#### WHAT IS EXPECTED
Give the material again in full, matching it exactly.

#### MATERIAL PROVIDED
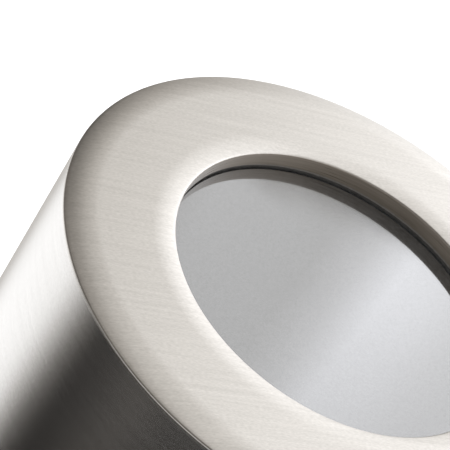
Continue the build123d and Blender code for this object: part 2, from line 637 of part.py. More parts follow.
# ---- base cover -----------------------------------------------------------------------------------
def base_cover():
    """Spun rosette: upright skirt, rounded shoulder, and a gently rising top with a hole for the tube."""
    shoulder = COVER_HEIGHT - COVER_RISE
    inner_radius = COVER_RADIUS - COVER_SHEET
    outer_corner = (COVER_RADIUS, shoulder)
    inner_corner = (inner_radius, shoulder - COVER_SHEET)
    outline = [
        (COVER_RADIUS, COVER_SKIRT_GAP),
        outer_corner,
        (COVER_BORE_RADIUS, COVER_HEIGHT),
        (COVER_BORE_RADIUS, COVER_HEIGHT - COVER_SHEET),
        inner_corner,
        (inner_radius, COVER_SKIRT_GAP),
    ]
    with BuildSketch(Plane.XZ) as sketch:
        with BuildLine(Plane.XZ):
            Polyline(*outline, close=True)
        make_face()
        fillet(corners_at(sketch, outer_corner), COVER_SHOULDER)
        fillet(corners_at(sketch, inner_corner), COVER_SHOULDER - COVER_SHEET)
    return turned(sketch.sketch)


def cover_grip_ring():
    """Rubber ring in the rosette's bore; its lip runs up the tube."""
    inner = TUBE_RADIUS + GRIP_RING_CLEARANCE
    outer = COVER_BORE_RADIUS + 1.6
    top = COVER_HEIGHT + 1.0
    bottom = COVER_HEIGHT - COVER_SHEET - 1.2
    body = ring(inner, outer, bottom, top)
    groove_bottom = COVER_HEIGHT - COVER_SHEET - 0.15
    body -= ring(COVER_BORE_RADIUS - 0.05, outer + 1, groove_bottom, COVER_HEIGHT + 0.02)
    top_edge = body.edges().filter_by(GeomType.CIRCLE).group_by(Axis.Z)[-1].sort_by(SortBy.LENGTH)[-1]
    return chamfer(top_edge, 0.7)


# ---- assembly -------------------------------------------------------------------------------------
def all_parts():
    return {
        "head_shell": head_shell(),
        "head_collar": head_collar(),
        "set_screws": set_screws(),
        "lens_gasket": ring(WINDOW_RADIUS + 0.3, LENS_RADIUS, LENS_TOP, FACE_UNDERSIDE),
        "glass_lens": glass_lens(),
        "lens_cushion": ring(CLAMP_INNER_RADIUS, LENS_RADIUS, CUSHION_BOTTOM, LENS_BOTTOM),
        "clamp_ring": clamp_ring(),
        "weld_studs": weld_studs(),
        "clamp_washers": clamp_washers(),
        "clamp_nuts": clamp_nuts(),
        "post_tube": ring(BORE_RADIUS, TUBE_RADIUS, BASE_PLATE_THICKNESS, POST_TOP),
        "seam_gasket": ring(SPIGOT_RADIUS + 0.3, TUBE_RADIUS - 0.6, POST_TOP, SEAM_TOP),
        "spigot": spigot(),
        "spigot_o_ring": spigot_o_ring(),
        "carrier_plate": carrier_plate(),
        "carrier_screws": around(pan_screw(CARRIER_SCREW_CIRCLE, 0, CARRIER_TOP, 9.0), 3, 30),
        "lead_grommet": lead_grommet(),
        "heat_sink": heat_sink(),
        "heat_sink_screws": heat_sink_screws(),
        "thermal_pad": thermal_pad(),
        "led_board": led_board(),
        "led_emitter": led_emitter(),
        "led_holder": led_holder(),
        "holder_screws": holder_screws(),
        "reflector": reflector(),
        "driver_bracket": driver_bracket(),
        "bracket_screws": bracket_screws(),
        "driver": driver(),
        "driver_screws": driver_screws(),
        "terminal_block": terminal_block(),
        "terminal_screws": terminal_screws(),
        "terminal_fixing_screws": terminal_fixing_screws(),
        "led_lead_red": led_lead(1),
        "led_lead_black": led_lead(-1),
        "mains_lead_brown": mains_lead(0),
        "mains_lead_blue": mains_lead(1),
        "earth_lead": earth_lead(),
        "earth_lug": earth_lug(),
        "earth_screw": earth_screw(),
        "base_plate": base_plate(),
        "base_weld": base_weld(),
        "cable_grommet": cable_grommet(),
        "base_cover": base_cover(),
        "cover_grip_ring": cover_grip_ring(),
    }


def main():
    os.makedirs("parts", exist_ok=True)
    for name, shape in all_parts().items():
        solid = Compound(children=shape) if isinstance(shape, list) else shape
        export_step(solid, f"parts/{name}.step")


main()
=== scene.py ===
"""The bollard light's looks: meshes, materials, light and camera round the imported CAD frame, in metres."""

import json
import math

import bmesh
import bpy
from mathutils import Matrix, Vector


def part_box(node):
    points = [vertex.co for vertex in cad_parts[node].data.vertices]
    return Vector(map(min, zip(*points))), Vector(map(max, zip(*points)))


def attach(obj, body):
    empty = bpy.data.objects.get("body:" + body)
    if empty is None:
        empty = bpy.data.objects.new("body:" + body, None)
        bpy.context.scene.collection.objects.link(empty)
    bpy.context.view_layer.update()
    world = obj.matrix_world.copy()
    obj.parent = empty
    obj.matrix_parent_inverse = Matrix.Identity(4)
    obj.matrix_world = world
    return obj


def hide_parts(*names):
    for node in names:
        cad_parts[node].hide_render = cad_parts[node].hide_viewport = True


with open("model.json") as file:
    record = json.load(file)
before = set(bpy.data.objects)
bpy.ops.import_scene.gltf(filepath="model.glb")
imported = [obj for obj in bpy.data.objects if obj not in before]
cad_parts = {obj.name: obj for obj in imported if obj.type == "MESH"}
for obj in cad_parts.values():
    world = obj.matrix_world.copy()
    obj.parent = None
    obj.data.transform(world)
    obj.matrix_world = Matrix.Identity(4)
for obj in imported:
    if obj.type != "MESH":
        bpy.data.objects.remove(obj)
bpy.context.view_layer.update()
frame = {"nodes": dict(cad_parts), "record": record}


NODES = frame["nodes"]
SLOT_OF = {row["node"]: row["material_slot"] for row in frame["record"]["subparts"]}
MM = 0.001

# ---- places taken from the frame ---------------------------------------------------------------------
HEAD_LOW, HEAD_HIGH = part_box("head_shell")
TOP = HEAD_HIGH.z
SEAM = HEAD_LOW.z
TUBE_RADIUS = HEAD_HIGH.x
FACE_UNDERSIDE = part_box("lens_gasket")[1].z
FACE_CENTRE = Vector((0, 0, TOP))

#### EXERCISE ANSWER
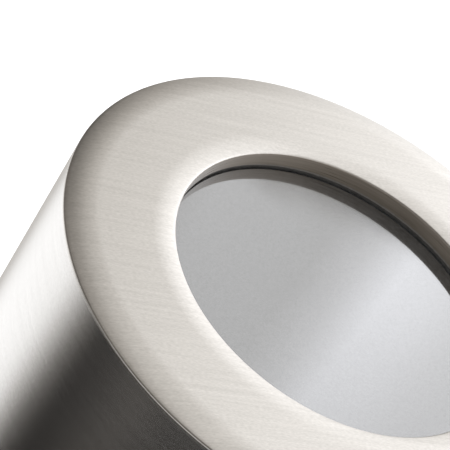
Continue the build123d and Blender code for this object: part 2, from line 637 of part.py. More parts follow.
# ---- base cover -----------------------------------------------------------------------------------
def base_cover():
    """Spun rosette: upright skirt, rounded shoulder, and a gently rising top with a hole for the tube."""
    shoulder = COVER_HEIGHT - COVER_RISE
    inner_radius = COVER_RADIUS - COVER_SHEET
    outer_corner = (COVER_RADIUS, shoulder)
    inner_corner = (inner_radius, shoulder - COVER_SHEET)
    outline = [
        (COVER_RADIUS, COVER_SKIRT_GAP),
        outer_corner,
        (COVER_BORE_RADIUS, COVER_HEIGHT),
        (COVER_BORE_RADIUS, COVER_HEIGHT - COVER_SHEET),
        inner_corner,
        (inner_radius, COVER_SKIRT_GAP),
    ]
    with BuildSketch(Plane.XZ) as sketch:
        with BuildLine(Plane.XZ):
            Polyline(*outline, close=True)
        make_face()
        fillet(corners_at(sketch, outer_corner), COVER_SHOULDER)
        fillet(corners_at(sketch, inner_corner), COVER_SHOULDER - COVER_SHEET)
    return turned(sketch.sketch)


def cover_grip_ring():
    """Rubber ring in the rosette's bore; its lip runs up the tube."""
    inner = TUBE_RADIUS + GRIP_RING_CLEARANCE
    outer = COVER_BORE_RADIUS + 1.6
    top = COVER_HEIGHT + 1.0
    bottom = COVER_HEIGHT - COVER_SHEET - 1.2
    body = ring(inner, outer, bottom, top)
    groove_bottom = COVER_HEIGHT - COVER_SHEET - 0.15
    body -= ring(COVER_BORE_RADIUS - 0.05, outer + 1, groove_bottom, COVER_HEIGHT + 0.02)
    top_edge = body.edges().filter_by(GeomType.CIRCLE).group_by(Axis.Z)[-1].sort_by(SortBy.LENGTH)[-1]
    return chamfer(top_edge, 0.7)


# ---- assembly -------------------------------------------------------------------------------------
def all_parts():
    return {
        "head_shell": head_shell(),
        "head_collar": head_collar(),
        "set_screws": set_screws(),
        "lens_gasket": ring(WINDOW_RADIUS + 0.3, LENS_RADIUS, LENS_TOP, FACE_UNDERSIDE),
        "glass_lens": glass_lens(),
        "lens_cushion": ring(CLAMP_INNER_RADIUS, LENS_RADIUS, CUSHION_BOTTOM, LENS_BOTTOM),
        "clamp_ring": clamp_ring(),
        "weld_studs": weld_studs(),
        "clamp_washers": clamp_washers(),
        "clamp_nuts": clamp_nuts(),
        "post_tube": ring(BORE_RADIUS, TUBE_RADIUS, BASE_PLATE_THICKNESS, POST_TOP),
        "seam_gasket": ring(SPIGOT_RADIUS + 0.3, TUBE_RADIUS - 0.6, POST_TOP, SEAM_TOP),
        "spigot": spigot(),
        "spigot_o_ring": spigot_o_ring(),
        "carrier_plate": carrier_plate(),
        "carrier_screws": around(pan_screw(CARRIER_SCREW_CIRCLE, 0, CARRIER_TOP, 9.0), 3, 30),
        "lead_grommet": lead_grommet(),
        "heat_sink": heat_sink(),
        "heat_sink_screws": heat_sink_screws(),
        "thermal_pad": thermal_pad(),
        "led_board": led_board(),
        "led_emitter": led_emitter(),
        "led_holder": led_holder(),
        "holder_screws": holder_screws(),
        "reflector": reflector(),
        "driver_bracket": driver_bracket(),
        "bracket_screws": bracket_screws(),
        "driver": driver(),
        "driver_screws": driver_screws(),
        "terminal_block": terminal_block(),
        "terminal_screws": terminal_screws(),
        "terminal_fixing_screws": terminal_fixing_screws(),
        "led_lead_red": led_lead(1),
        "led_lead_black": led_lead(-1),
        "mains_lead_brown": mains_lead(0),
        "mains_lead_blue": mains_lead(1),
        "earth_lead": earth_lead(),
        "earth_lug": earth_lug(),
        "earth_screw": earth_screw(),
        "base_plate": base_plate(),
        "base_weld": base_weld(),
        "cable_grommet": cable_grommet(),
        "base_cover": base_cover(),
        "cover_grip_ring": cover_grip_ring(),
    }


def main():
    os.makedirs("parts", exist_ok=True)
    for name, shape in all_parts().items():
        solid = Compound(children=shape) if isinstance(shape, list) else shape
        export_step(solid, f"parts/{name}.step")


main()
=== scene.py ===
"""The bollard light's looks: meshes, materials, light and camera round the imported CAD frame, in metres."""

import json
import math

import bmesh
import bpy
from mathutils import Matrix, Vector


def part_box(node):
    points = [vertex.co for vertex in cad_parts[node].data.vertices]
    return Vector(map(min, zip(*points))), Vector(map(max, zip(*points)))


def attach(obj, body):
    empty = bpy.data.objects.get("body:" + body)
    if empty is None:
        empty = bpy.data.objects.new("body:" + body, None)
        bpy.context.scene.collection.objects.link(empty)
    bpy.context.view_layer.update()
    world = obj.matrix_world.copy()
    obj.parent = empty
    obj.matrix_parent_inverse = Matrix.Identity(4)
    obj.matrix_world = world
    return obj


def hide_parts(*names):
    for node in names:
        cad_parts[node].hide_render = cad_parts[node].hide_viewport = True


with open("model.json") as file:
    record = json.load(file)
before = set(bpy.data.objects)
bpy.ops.import_scene.gltf(filepath="model.glb")
imported = [obj for obj in bpy.data.objects if obj not in before]
cad_parts = {obj.name: obj for obj in imported if obj.type == "MESH"}
for obj in cad_parts.values():
    world = obj.matrix_world.copy()
    obj.parent = None
    obj.data.transform(world)
    obj.matrix_world = Matrix.Identity(4)
for obj in imported:
    if obj.type != "MESH":
        bpy.data.objects.remove(obj)
bpy.context.view_layer.update()
frame = {"nodes": dict(cad_parts), "record": record}


NODES = frame["nodes"]
SLOT_OF = {row["node"]: row["material_slot"] for row in frame["record"]["subparts"]}
MM = 0.001

# ---- places taken from the frame ---------------------------------------------------------------------
HEAD_LOW, HEAD_HIGH = part_box("head_shell")
TOP = HEAD_HIGH.z
SEAM = HEAD_LOW.z
TUBE_RADIUS = HEAD_HIGH.x
FACE_UNDERSIDE = part_box("lens_gasket")[1].z
FACE_CENTRE = Vector((0, 0, TOP))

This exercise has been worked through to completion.